The move is separate from a US designation of state sponsorship of terrorism, which has far-reaching legal effects.
The Obama administration removed Cuba from the list of state sponsors of terrorism in 2015, although Trump's State Department has flirted with putting it back on.
The ELN is said to operate in about 10 percent of Colombia but is a smaller player than the Revolutionary Armed Forces of Colombia, or FARC, which reached a landmark peace agreement with the government in 2016.
- 'Victim of terrorism' -
In Havana, a foreign ministry official in charge of relations with the United States responded that Cuba was in fact "a victim of terrorism."
"There is a long history of terrorist acts committed by the US government vs. Cuba and complicity of US authorities with individuals and organizations that have organized, financed and executed such actions from US territory," Carlos F. de Cossio wrote on Twitter.
Cuba on Tuesday demanded an "exhaustive investigation" into terrorism over the April 30 early-morning shooting incident at its embassy in Washington.
Police arrested Alexander Alazo, who is originally from Cuba, for firing 32 rounds at the embassy, which suffered bullet damage. No one was injured.
Havana said Alazo frequented an evangelical church in Florida popular among conservative US politicians.
"I call upon the United States to explain these links" between Alazo and people or groups "who support the current US administration but are inciting hatred and violence against Cuba," Foreign Minister Bruno Rodriguez said.
In a court filing, the Secret Service said that Alazo had been prescribed psychiatric drugs after complaining of hearing voices and had been living in his car for nine months, saying he feared Cuban organized crime figures.

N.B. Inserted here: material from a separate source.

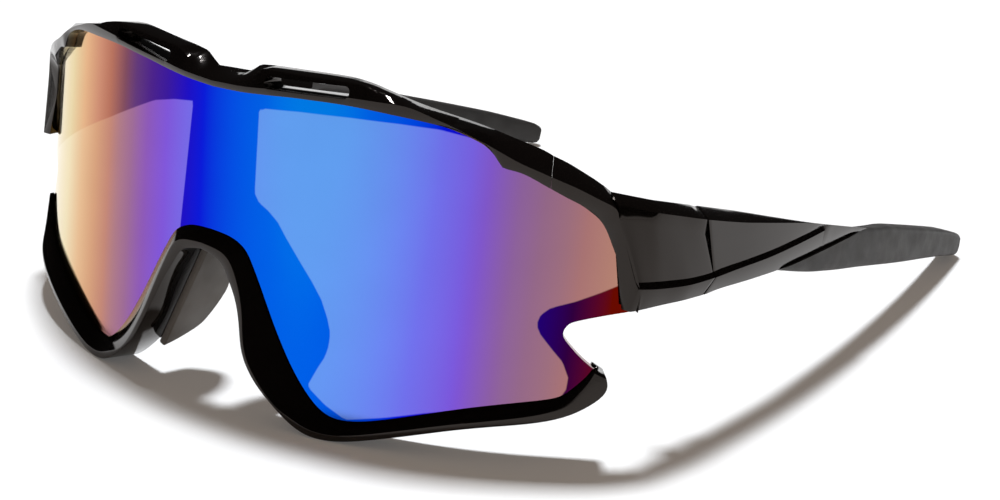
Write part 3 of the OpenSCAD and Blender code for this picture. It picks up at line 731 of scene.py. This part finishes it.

The 42-year-old unsuccessfully tried to set ablaze a Cuban flag and instead waved a US flag and "yelled towards the Cuban embassy that he was a Yankee," the Secret Service said.
Referring to the purported mental health issues, Rodriguez said, "If there was hatred in Alazo's actions, it was hatred induced by the aggressive language of the US administration."
The State Department earlier condemned the shooting and said the United States was committed to protecting diplomatic missions.
Rodriguez linked the shooter to a church in the Miami suburb of Doral, a hub of Venezuelans who have fled their country's crumbling economy.
Cuba is a key ally of Venezuela's leftist leader, Nicolas Maduro, whom the United States is trying to remove.
Vice President Mike Pence delivered a speech last year at the church, the Doral Jesus Worship Center, where he called Cuba's leaders "the real imperialists in the Western Hemisphere."